China and the Philippines have been in a tense standoff over control of the Spratly Islands in the South China Sea since 2012 when China began claiming the reefs and islets as its territory.

In 2019, then-Secretary of State Mike Pompeo assured the Manila government that any Chinese attack on the Spratlys would be covered under the U.S.-Philippines defense treaty.

“Any armed attack on any Philippine forces, aircraft or public vessels in the South China Sea will trigger mutual defense obligations under Article 4 of our Mutual Defense Treaty,” Mr. Pompeo said in a landmark show of support for its ally.

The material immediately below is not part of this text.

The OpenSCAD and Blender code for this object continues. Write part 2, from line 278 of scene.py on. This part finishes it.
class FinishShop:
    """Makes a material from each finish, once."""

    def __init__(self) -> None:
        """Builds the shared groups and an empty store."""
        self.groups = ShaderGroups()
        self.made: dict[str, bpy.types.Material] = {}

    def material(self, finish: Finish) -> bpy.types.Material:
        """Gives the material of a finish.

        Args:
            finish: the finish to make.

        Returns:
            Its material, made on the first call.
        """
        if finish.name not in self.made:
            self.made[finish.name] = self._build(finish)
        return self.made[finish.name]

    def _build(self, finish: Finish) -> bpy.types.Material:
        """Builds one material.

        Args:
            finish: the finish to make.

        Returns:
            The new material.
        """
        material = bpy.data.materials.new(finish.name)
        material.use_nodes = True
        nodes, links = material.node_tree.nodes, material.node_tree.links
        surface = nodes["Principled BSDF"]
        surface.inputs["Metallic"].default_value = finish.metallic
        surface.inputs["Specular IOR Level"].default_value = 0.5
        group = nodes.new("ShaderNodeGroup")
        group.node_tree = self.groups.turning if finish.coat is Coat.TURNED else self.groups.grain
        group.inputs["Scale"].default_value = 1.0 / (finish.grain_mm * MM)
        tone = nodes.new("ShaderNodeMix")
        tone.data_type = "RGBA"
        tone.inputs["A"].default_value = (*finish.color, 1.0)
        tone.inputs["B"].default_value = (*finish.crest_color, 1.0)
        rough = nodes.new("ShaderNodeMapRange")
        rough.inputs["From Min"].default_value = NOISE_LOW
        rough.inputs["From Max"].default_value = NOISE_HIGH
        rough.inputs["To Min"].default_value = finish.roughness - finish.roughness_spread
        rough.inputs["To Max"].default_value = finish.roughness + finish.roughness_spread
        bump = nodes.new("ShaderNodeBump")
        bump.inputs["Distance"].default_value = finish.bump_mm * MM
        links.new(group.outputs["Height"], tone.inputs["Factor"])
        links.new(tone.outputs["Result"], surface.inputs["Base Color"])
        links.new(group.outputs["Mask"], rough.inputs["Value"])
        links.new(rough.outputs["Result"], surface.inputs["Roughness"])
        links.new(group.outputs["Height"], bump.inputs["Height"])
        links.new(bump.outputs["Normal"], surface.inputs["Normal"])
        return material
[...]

A U.S. defense official who briefed reporters prior to Mr. Austin’s visit said the secretary’s meetings with Philippine leaders sought to strengthen the alliance.

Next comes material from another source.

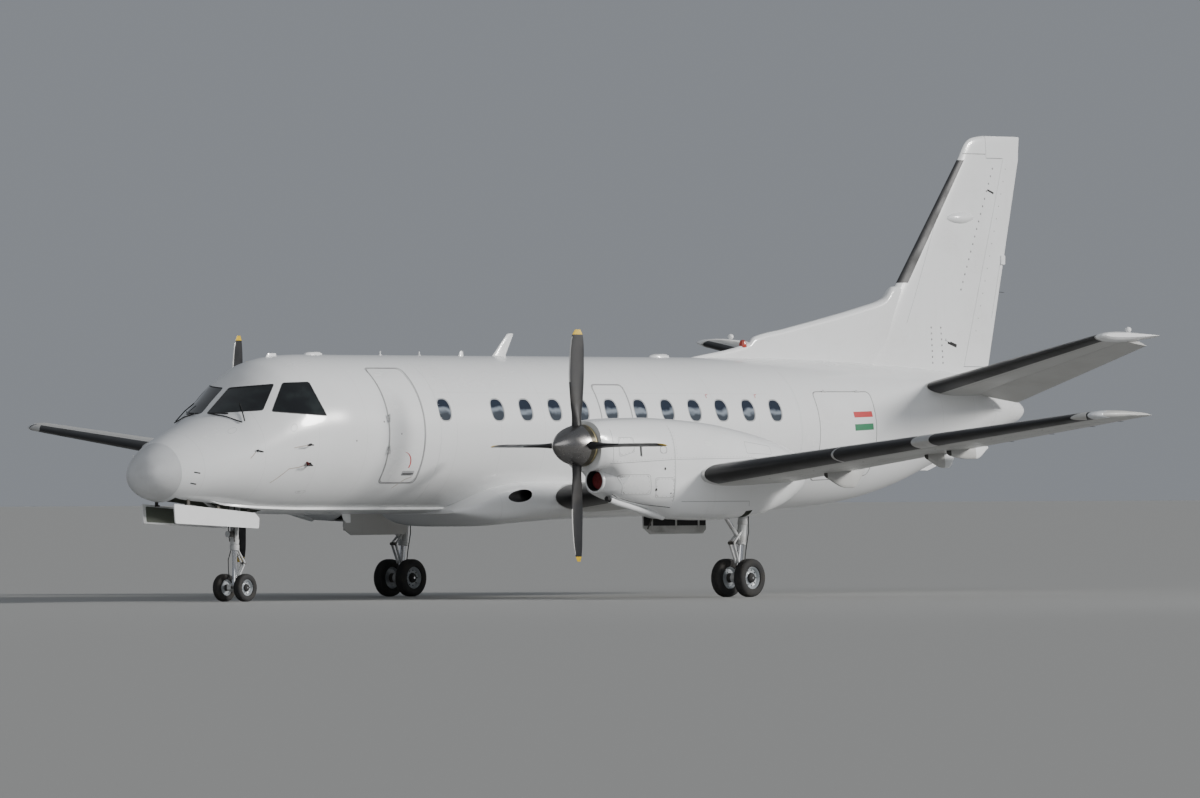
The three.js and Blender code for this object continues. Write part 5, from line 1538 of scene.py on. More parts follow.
def tailplane_marks(tail):
    """Spar seams above and below, and the spots for the rivets beside them."""
    marks, spots = Shape(), []
    for skin in (skin_of(tail, (0, 0, 1), 0.5), skin_of(tail, (0, 0, -1), 6.0)):
        for share in (0.18, 0.55):
            path = []
            for y in (0.9, 3.8):
                lead, chord = tail_plan(y / TAIL_REACH)
                path.append((lead + share * chord, y))
            laid(marks, skin, path, 0.005, 0, step=0.15)
            spots += spots_along(skin, [(s + 0.02, y) for s, y in path], 0.055)
    twin_pieces("tailplane_marks", marks, [LINE], "airframe")
    return spots


def tailplane_root():
    """A slim fairing at the foot of the tailplane's trailing edge."""
    rings = []
    for k in range(17):
        t = k / 16
        radius = 0.1 * (0.02 + 0.98 * sin(pi * t) ** 0.6)
        rings.append([(x_of(17.35 + 1.62 * t), 0.43 - 0.13 * t + radius * cos(a),
                       2.93 - 0.17 * t + radius * sin(a)) for a in turns(24)])
    twin_pieces("tailplane_root_fairing", Shape().rings(rings), [WHITE_PLAIN], "airframe", slot="white_paint")


def tailplane_tip():
    """A horn cap with a small ball on a stalk."""
    cap = Shape().rings([foil_ring(s, *row_at(CAP_ROWS[1:], s), 0) for s in (
        4.038, 4.05, 4.08, 4.11, 4.14, 4.16, 4.175, 4.185)])
    ball = [(0.055 * (1 - cos(a)), 0.045 * sin(a)) for a in (pi * k / 10 for k in range(11))]
    cap.turned(ball, (x_of(17.44), 4.09, 0.105), (1, 0, 0), 0, 20)
    cap.rod((x_of(17.495), 4.09, 0.02), (x_of(17.495), 4.09, 0.08), 0.012, sides=12)
    twin_pieces("tailplane_tip", cap.moved(ON_TAIL), [WHITE_PLAIN], "airframe", slot="white_paint")


def build_tailplane():
    spans = [*steps(TAILPLANE["from"], CAP_ROWS[0][0], 0.35), 4.036]
    shape = Shape().rings([foil_ring(*tail_row(s)) for s in spans]).moved(ON_TAIL)
    hinge = [(x_of(ELEVATOR["hinge_root"]), 0, 0), (x_of(ELEVATOR["hinge_tip"]), TAILPLANE["tip_span"], 0)]
    radii = []
    for span in ELEVATOR["spans"]:
        _, lead, chord, thick, _ = tail_row(span)
        x = blend(hinge[0][0], hinge[1][0], span / TAILPLANE["tip_span"])
        radii.append(foil_half((x - x_of(lead)) / chord, thick) * chord)
    blank = solid("right_tailplane_skin", shape, [WING_TOP])
    tail, elevator = split_control(blank, ON_TAIL, hinge, ELEVATOR["spans"], radii)
    start, end = (Vector(ON_TAIL(p)) for p in hinge)
    droop = Matrix.Translation(start) @ Matrix.Rotation(
        radians(ELEVATOR["droop"]), 4, end - start) @ Matrix.Translation(-start)
    elevator.data.transform(droop)
    spots = tailplane_marks(tail)
    tailplane_root()
    rivet_twins("tailplane_rivets", spots, 0.005, WING_TOP, "wing_paint")
    twins("tailplane_skin", tail, "airframe", ["SIDE_tailplane"], "wing_paint")
    twins("elevator_skin", elevator, "SIDE_elevator_panel", ["SIDE_elevator"], "wing_paint")
    tailplane_tip()
    boots = boot_shape([tail_row(s) for s in steps(0.62, 4.0, 0.3)], 0.1, 0.13, 0.002)
    twin_pieces("tailplane_boot", boots.moved(ON_TAIL), [BOOT], "airframe", slot="boot_rubber")


# Belly fairing. The columns are station, half width, top and bottom.
FAIRING_ROWS = [
    (5.95, 0.7, 1.3, 1.24), (6.25, 1.0, 1.48, 1.13), (6.6, 1.18, 1.64, 1.052), (7.2, 1.25, 1.72, 1.085),
    (8.3, 1.25, 1.72, 1.14), (9.6, 1.25, 1.7, 1.165), (10.6, 1.18, 1.62, 1.19), (11.4, 0.9, 1.45, 1.215),
    (11.8, 0.6, 1.3, 1.245),
]


def build_fairing():
    rings = []
    for s in steps(FAIRING_ROWS[0][0], FAIRING_ROWS[-1][0], 0.09):
        half, top, bottom = row_at(FAIRING_ROWS, s)
        rings.append(soft_square(x_of(s), 0, (top + bottom) / 2, half, (top - bottom) / 2, 0.55, 72))
    body = solid("wing_fairing_skin", Shape().rings(rings), [WHITE, DARK])
    scoop = Shape()
    for side in (1, -1):
        scoop.rod((x_of(6.6), side * 1.28, 1.5), (x_of(7.5), side * 1.02, 1.5), 0.105, 0.07, 1, 28)
    dress(cut(body, scoop), "airframe", ["wing_fairing"], "white_paint")


# Nacelle. The columns are station, top, bottom, half width and roundness of the lower half.
NACELLE_ROWS = [
    (5.815, 2.566, 1.85, 0.352, 0.78), (5.95, 2.59, 1.64, 0.385, 0.78), (6.3, 2.608, 1.45, 0.42, 0.78),
    (7.05, 2.618, 1.285, 0.465, 0.7), (7.5, 2.602, 1.15, 0.48, 0.55), (8.3, 2.55, 1.125, 0.48, 0.55),
    (9.25, 2.41, 1.17, 0.46, 0.6), (9.9, 2.27, 1.29, 0.38, 0.8), (10.45, 2.11, 1.5, 0.22, 1.0),
    (10.7, 2.0, 1.7, 0.09, 1.0),
]
COWL_SEAM = 7.3
INTAKE = {"station": 6.05, "z": 1.706, "radius": 0.152, "throat": 0.12, "depth": 0.42, "tilt": 0.02}
SHAFT = {"z": 2.215, "end": 6.18, "hole": 0.09, "radius": 0.07}
WHEEL_BAY = {"from": 7.52, "to": 9.1, "door_to": 8.95, "half": 0.375, "top": 1.48, "split": 0.008}


def nacelle_ring(station, grow=0.0):
    top, bottom, half, low = row_at(NACELLE_ROWS, station)
    ring = []
    for a in turns(72):
        soft = max(0.8, min(low, 1)) if sin(a) > 0 else low
        y = NACELLE_Y + power(cos(a), soft) * (half + grow)
        z = (top + bottom) / 2 + power(sin(a), soft) * ((top - bottom) / 2 + grow)
        ring.append((x_of(station), y, z))
    return ring


def nacelle_shape(start, stop, grow=0.0, slot=0):
    return Shape().rings([nacelle_ring(s, grow) for s in steps(start, stop, 0.05)], slot)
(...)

“What we’re doing with the Philippines is working with them,” the official said, “so that together as an alliance, we can help ensure their future, and so they have the capability to defend their own sovereignty and prevent the kind of coercion that they’re facing on a day-to-day basis.”

Chinese claims to sovereignty over some 90% of the South China Sea were undermined by an international tribunal ruling in 2016 that sided with the Philippines in the territorial dispute.

“What the Philippines is trying to do is uphold its rights,” the official said. “And we’re trying to help them do that in the same way we are with other partners around the region. That’s what this is really about, not about simply countering China.”

China also has stepped up dangerous military activities in the region, including provocative aerial intercepts of U.S. aircraft and large numbers of maritime militia vessels operating in the South China Sea.

Chinese state media criticized the Austin visit on Wednesday, asserting the plan for more U.S. military access in the Philippines is meant to “target” China.

“Now senior officials in Washington are becoming keener to talk about the ‘Taiwan Straits crisis’ with the Philippines,” the Communist Party-affiliated Global Times reported, noting that the Philippines might support the U.S. in a future defense of Taiwan.

“However, the Taiwan question has nothing to do with the Philippines,” the report said.